«Se questo è un uomo», emozioni in diretta

Il protagonista Mascia: «Un impatto anche per noi attori quando abbiamo letto Levi»

Viviana Persiani

Come affrontare l'impossibilità di rappresentare l'irrapresentabile; anche se il teatro è finzione, è comunque una forma di comunicazione che nasce da suggestioni reali e concrete tanto forti da ispirare gli artisti capaci di trasmettere al pubblico emozioni, sentimenti, gioia e anche dolori.

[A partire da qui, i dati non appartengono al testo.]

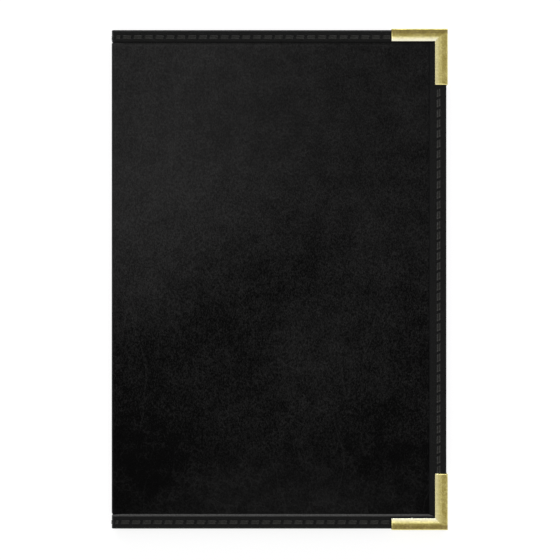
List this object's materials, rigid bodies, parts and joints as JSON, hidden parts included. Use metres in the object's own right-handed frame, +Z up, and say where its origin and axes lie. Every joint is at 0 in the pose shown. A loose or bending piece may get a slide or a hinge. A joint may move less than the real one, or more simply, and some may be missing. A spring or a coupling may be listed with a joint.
{
  "type": "menu cover",
  "caption": "Folding menu cover with stiff black leatherette leaves, sewn binding, brass corners and a clear page pocket inside each leaf.",
  "frame": {"origin": "On the table under the middle of the closed cover's bounding box.", "axes": "+X from the spine to the fore-edge, +Y up the page towards the top of the menu, +Z up from the table through the closed cover, front leaf uppermost."},
  "size_m": [0.1586, 0.2362, 0.0118],
  "materials": {
    "leatherette": "satin grained",
    "binding": "satin grained",
    "thread": "waxed thread",
    "brass": "polished, lightly tarnished",
    "board": "matte",
    "lining": "matte grained",
    "clear_vinyl": "clear flexible vinyl"
  },
  "bodies": {
    "back_cover": {"back_cover_leather": "leatherette", "back_board": "board", "back_lining": "lining", "back_window": "clear_vinyl", "back_binding_top": "binding", "back_binding_fore_edge": "binding", "back_binding_bottom": "binding", "back_stitching_top": "thread", "back_stitching_fore_edge": "thread", "back_stitching_bottom": "thread", "back_corner_top": "brass", "back_corner_bottom": "brass", "back_crease": "leatherette", "back_crease_binding": "binding"},
    "spine": {"spine_leather": "leatherette", "spine_lining": "lining", "spine_binding_top": "binding", "spine_binding_bottom": "binding", "spine_stitching": "thread"},
    "front_cover": {"front_cover_leather": "leatherette", "front_board": "board", "front_lining": "lining", "front_window": "clear_vinyl", "front_binding_top": "binding", "front_binding_fore_edge": "binding", "front_binding_bottom": "binding", "front_stitching_top": "thread", "front_stitching_fore_edge": "thread", "front_stitching_bottom": "thread", "front_corner_top": "brass", "front_corner_bottom": "brass", "front_crease": "leatherette", "front_crease_binding": "binding"}
  },
  "joints": [
    {"name": "spine_fold", "type": "hinge", "parent": "back_cover", "child": "spine", "pos_m": [-0.07777, 0, 0.0022], "axis": [0, -1, 0], "range_deg": [0, 90], "deforming": ["back_crease", "back_crease_binding"]},
    {"name": "cover_fold", "type": "hinge", "parent": "spine", "child": "front_cover", "pos_m": [-0.07777, 0, 0.0096], "axis": [0, -1, 0], "range_deg": [0, 90], "deforming": ["front_crease", "front_crease_binding"]}
  ],
  "couplings": [
    {"joint": "cover_fold", "follows": "spine_fold", "ratio": 1}
  ]
}
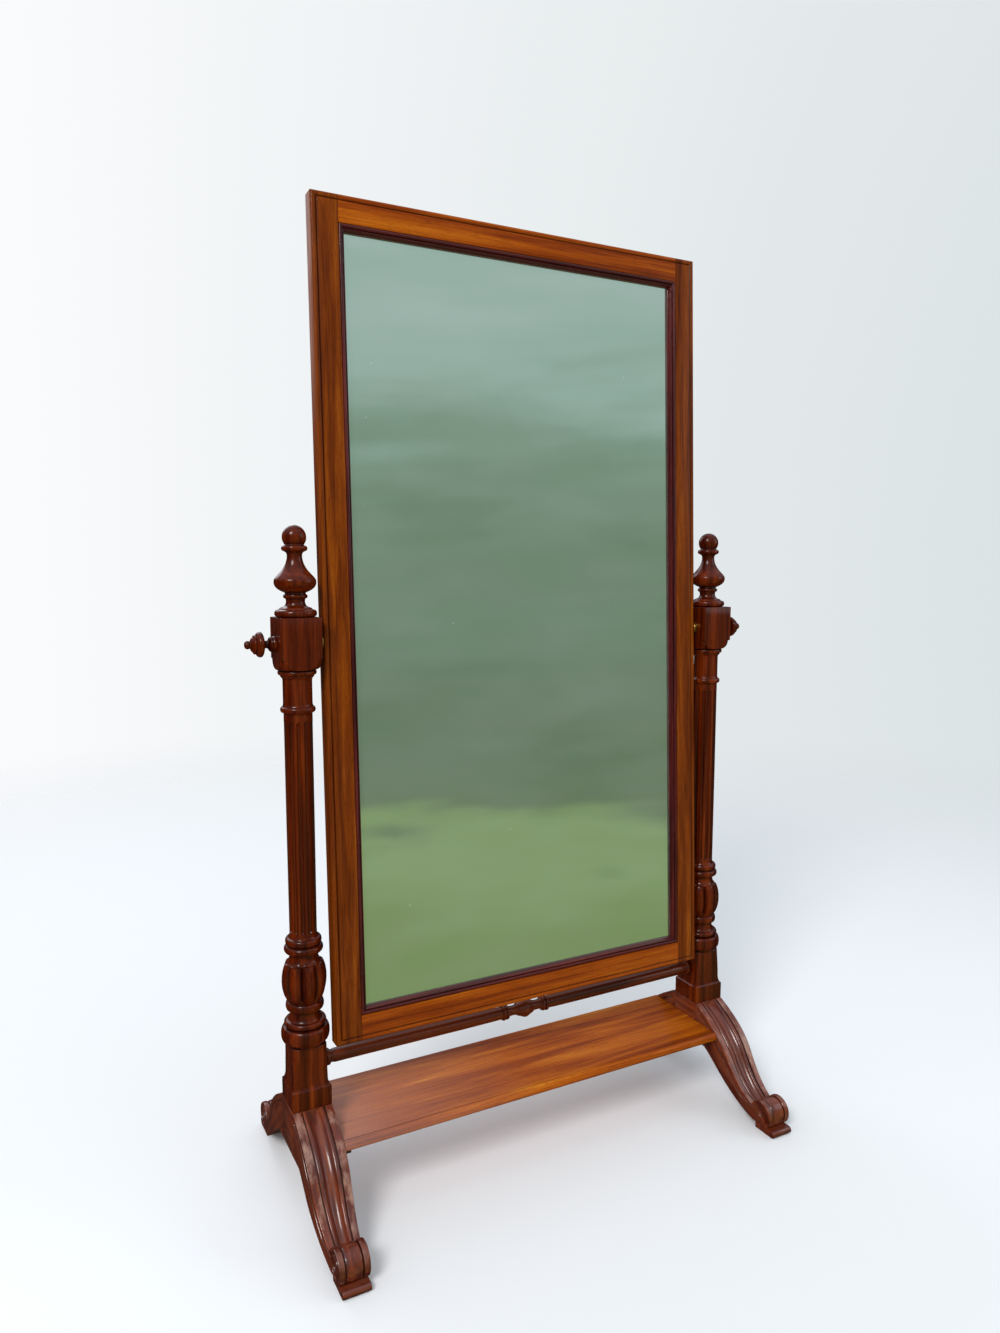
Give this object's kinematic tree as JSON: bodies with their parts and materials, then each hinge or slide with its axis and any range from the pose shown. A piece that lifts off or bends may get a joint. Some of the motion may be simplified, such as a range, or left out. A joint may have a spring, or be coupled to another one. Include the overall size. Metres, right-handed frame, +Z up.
{
  "type": "cheval floor mirror",
  "caption": "Tall framed floor mirror that tilts between two turned posts on scrolled legs, with a low shelf and a turned stretcher.",
  "frame": {"origin": "on the floor, midway between the two posts and midway between front and rear feet", "axes": "+Z up; +X to the right as seen from in front of the glass; the glass faces -Y"},
  "size_m": [0.958, 0.48, 1.5799],
  "materials": {
    "turned_mahogany": "turned, dark red-brown, high French polish",
    "carved_mahogany": "carved, reddish brown, worn French polish",
    "frame_mahogany": "planed, orange-brown, French polished",
    "dark_bead": "dark red stained moulding, glossy",
    "shelf_mahogany": "orange-brown board with dark streaks, polished",
    "pine": "bare aged softwood",
    "beech": "bare hardwood",
    "brass": "aged, satin",
    "steel": "dull, unplated",
    "silvered_glass": "silvered plate glass, slightly hazy with age"
  },
  "bodies": {
    "stand": {"left_post": "turned_mahogany", "left_finial": "turned_mahogany", "left_base_block": "carved_mahogany", "left_front_leg": "carved_mahogany", "left_front_foot_pad": "carved_mahogany", "left_front_lower_dowel": "beech", "left_front_upper_dowel": "beech", "left_front_cleat_screw": "steel", "left_rear_leg": "carved_mahogany", "left_rear_foot_pad": "carved_mahogany", "left_rear_lower_dowel": "beech", "left_rear_upper_dowel": "beech", "left_rear_cleat_screw": "steel", "left_shelf_cleat": "beech", "left_pivot_bush": "brass", "right_post": "turned_mahogany", "right_finial": "turned_mahogany", "right_base_block": "carved_mahogany", "right_front_leg": "carved_mahogany", "right_front_foot_pad": "carved_mahogany", "right_front_lower_dowel": "beech", "right_front_upper_dowel": "beech", "right_front_cleat_screw": "steel", "right_rear_leg": "carved_mahogany", "right_rear_foot_pad": "carved_mahogany", "right_rear_lower_dowel": "beech", "right_rear_upper_dowel": "beech", "right_rear_cleat_screw": "steel", "right_shelf_cleat": "beech", "right_pivot_bush": "brass", "stretcher_rail": "turned_mahogany", "shelf": "shelf_mahogany"},
    "mirror_frame": {"top_rail": "frame_mahogany", "top_bead": "dark_bead", "bottom_rail": "frame_mahogany", "bottom_bead": "dark_bead", "left_stile": "frame_mahogany", "left_bead": "dark_bead", "left_pivot_plate": "brass", "left_lower_plate_screw": "brass", "left_upper_plate_screw": "brass", "right_stile": "frame_mahogany", "right_bead": "dark_bead", "right_pivot_plate": "brass", "right_lower_plate_screw": "brass", "right_upper_plate_screw": "brass", "mirror_plate": "silvered_glass", "left_backboard": "pine", "left_top_back_screw": "brass", "left_bottom_back_screw": "brass", "middle_backboard": "pine", "middle_top_back_screw": "brass", "middle_bottom_back_screw": "brass", "right_backboard": "pine", "right_top_back_screw": "brass", "right_bottom_back_screw": "brass"},
    "left_knob": {"left_knob": "turned_mahogany", "left_knob_screw": "steel"},
    "right_knob": {"right_knob": "turned_mahogany", "right_knob_screw": "steel"}
  },
  "joints": [
    {"name": "mirror_swing", "type": "hinge", "parent": "stand", "child": "mirror_frame", "pos_m": [0, 0, 0.905], "axis": [-1, 0, 0], "range_deg": [-170, 170]},
    {"name": "left_knob_turn", "type": "hinge", "parent": "stand", "child": "left_knob", "pos_m": [-0.432, 0, 0.905], "axis": [-1, 0, 0], "range_deg": [0, 360]},
    {"name": "right_knob_turn", "type": "hinge", "parent": "stand", "child": "right_knob", "pos_m": [0.432, 0, 0.905], "axis": [1, 0, 0], "range_deg": [0, 360]}
  ]
}
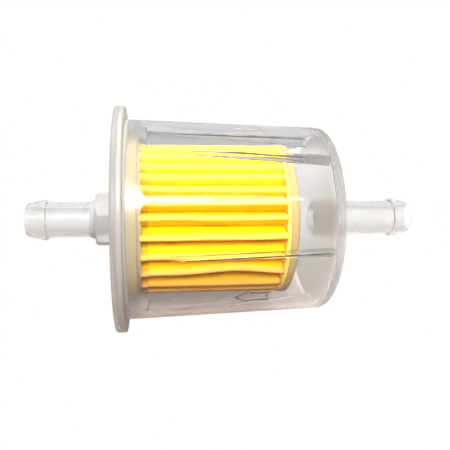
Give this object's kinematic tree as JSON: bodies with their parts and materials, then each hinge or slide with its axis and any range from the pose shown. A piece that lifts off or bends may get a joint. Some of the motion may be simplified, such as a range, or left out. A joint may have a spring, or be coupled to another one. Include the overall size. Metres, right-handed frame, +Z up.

In occasione della Giornata della Memoria, tra gennaio e febbraio la direzione del Teatro Carcano, partecipando alla commemorazione dell'Olocausto, ha previsto da questa sera l'allestimento di Se questo è un uomo diretto da Franco Però, rappresentazione che contribuisce a fornire allo spettatore un interessante spunto di riflessione sul dramma dello sterminio degli ebrei, ma anche delle numerose tragedie che ogni giorno, in altri paesi del mondo accadono, listando a lutto intere popolazioni.
«Partendo dalla versione teatrale del testo di Primo Levi - spiega il protagonista Nello Mascia -, noi attori abbiamo subito un impatto immediato, rendendoci conto di come fosse impossibile rappresentare il dolore assoluto».
Forse perché non l'avete vissuto in prima persona?
«In un'intervista rilasciata dallo stesso Levi in occasione della sua visita al lager di Auschwitz vent'anni dopo la tragedia, lui stesso dichiarò di non aver provato nessuna emozione: quel luogo di morte e di dolore si era trasformato in un museo, tutto era cambiato. Così, mi rendo conto come noi attori siamo solo sulla scena per offrire una rappresentazione del vissuto, ben lontano dal vissuto originale».
Vi siete attenuti al testo originale?
«Proprio per questo, nel tentativo di piena fedeltà all'autore, diamo vita sulla scena a una rappresentazione “pacata“; perché Levi così definì il suo testo: “pacato“».
Ovvero?
«Si tratta di un documento di cronaca, asettico, senza partecipazione emotiva. È vero che il teatro è differente dalla letteratura: deve vendere sentimenti ed emozioni. Ma in questo caso, abbiamo rispettato il taglio del testo, raccontandolo sulla scena».
Qual è il punto di vista che presentate allo spettatore?
«Secondo la visione di un uomo normale, diamo vita ad un'interpretazione e ad una lettura originale del capolavoro di Levi».
Che tipo di scenografia avete adottato?
«La scena è di una bellezza allucinante, struggente; noi attori ci muoviamo su una pedana al centro della quale esiste una scultura che rappresenta un muro, forse quello del pianto, o quello di Berlino. Credo sia il modo più efficace per dare vita all'irrapresentabile».
Il pubblico di oggi ha l'esigenza di svagarsi, si dice. Come è accolto questo lavoro?
«Reduci da una “tre giorni“ di tutto esaurito al Teatro Biondo di Palermo, non posso che smentire questa affermazione; la gente - e soprattutto i giovani -, ha bisogno di sapere. Dopo le rappresentazioni ho avuto l'occasione di incontrare degli spettatori che, sgomenti, restavano increduli di fronte ad una tale brutalità dell'uomo.

Ecco perché è indispensabile che non si dimentichino certi capitoli della nostra storia, per insegnare alle nuove generazioni che l'essere umano è una belva ed è importante che non si risvegli. Ultimamente sembra esserci un ritorno al teatro di contenuti; questo è un segnale importante».